Travis Scott is responding to an Astroworld victim’s attorney after receiving backlash for stopping a recent concert to keep fans safe.
Travis Scott is coming under fire after he stopped a recent show out of concern for fans’ safety.
The rapper was performing in Coney Island over the Fourth of July holiday when he noticed a couple of concertgoers climbing up a lighting truss and dangling over the crowd. After seeing the potential danger, Travis told them to get down, while checking to make sure they were OK.
But not everyone saw it as an act of compassion. The attorney for Astroworld’s youngest victim, Ezra Blount, told TMZ that Travis’ actions do not prove that he cares about safety.
“He knows exactly how to keep his fans safe during a concert, but the problem with that is he didn’t just learn about the fact that he has control over the entire crowd,” said Alex Hilliard.

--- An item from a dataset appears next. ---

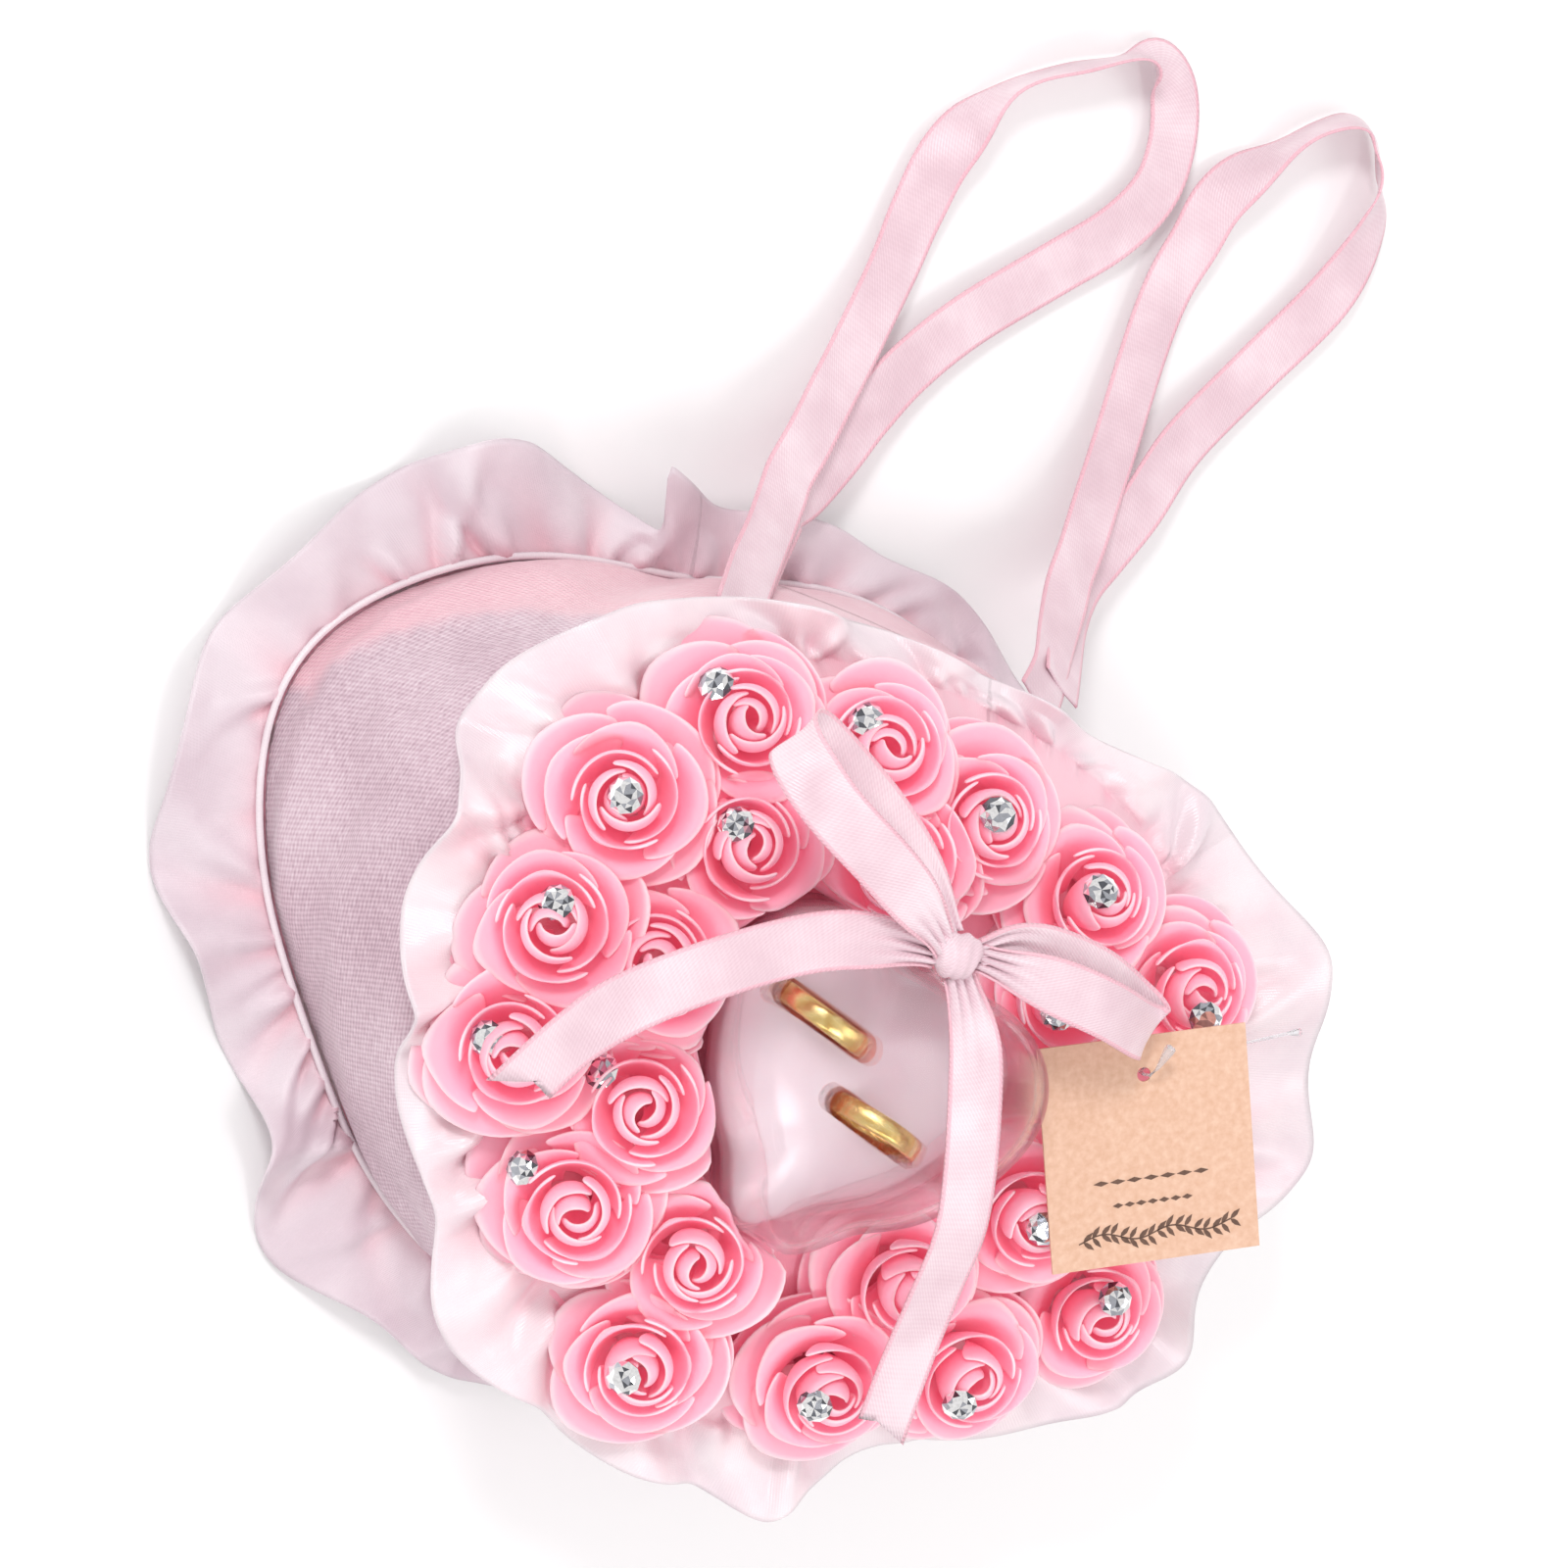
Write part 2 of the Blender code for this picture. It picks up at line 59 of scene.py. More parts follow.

“There are 10 people that would still be alive today, including young Ezra Blount, if Travis realized his responsibility as an artist goes further than just trying to rile up his crowds, and it reemphasizes the rule of ‘if you see something say something.’”
The Blount family is suing Travis and Live Nation for at least $1 million after the 9-year-old was killed during a crowd surge at the Houston festival.
A rep for Travis has fired back at Hilliard’s claims that Travis was insincere with his actions, insisting that the criticism was done to sway potential jurors.
“This is the despicable, cynical height of hypocrisy,” the rep told TMZ. “It’s beyond disappointing to see that – in a desperate bid to influence potential jurors – plaintiffs’ legal team is criticizing Travis for pausing Monday’s Coney Island show to ensure that fans can have fun safely. This is exactly the wrong message to send to fans – and to artists. And it completely ignores the fact that Travis also stopped his performance at Astroworld three different times.”
Travis continues to face numerous lawsuits over the deadly festival, which resulted in 10 deaths and hundreds of injuries.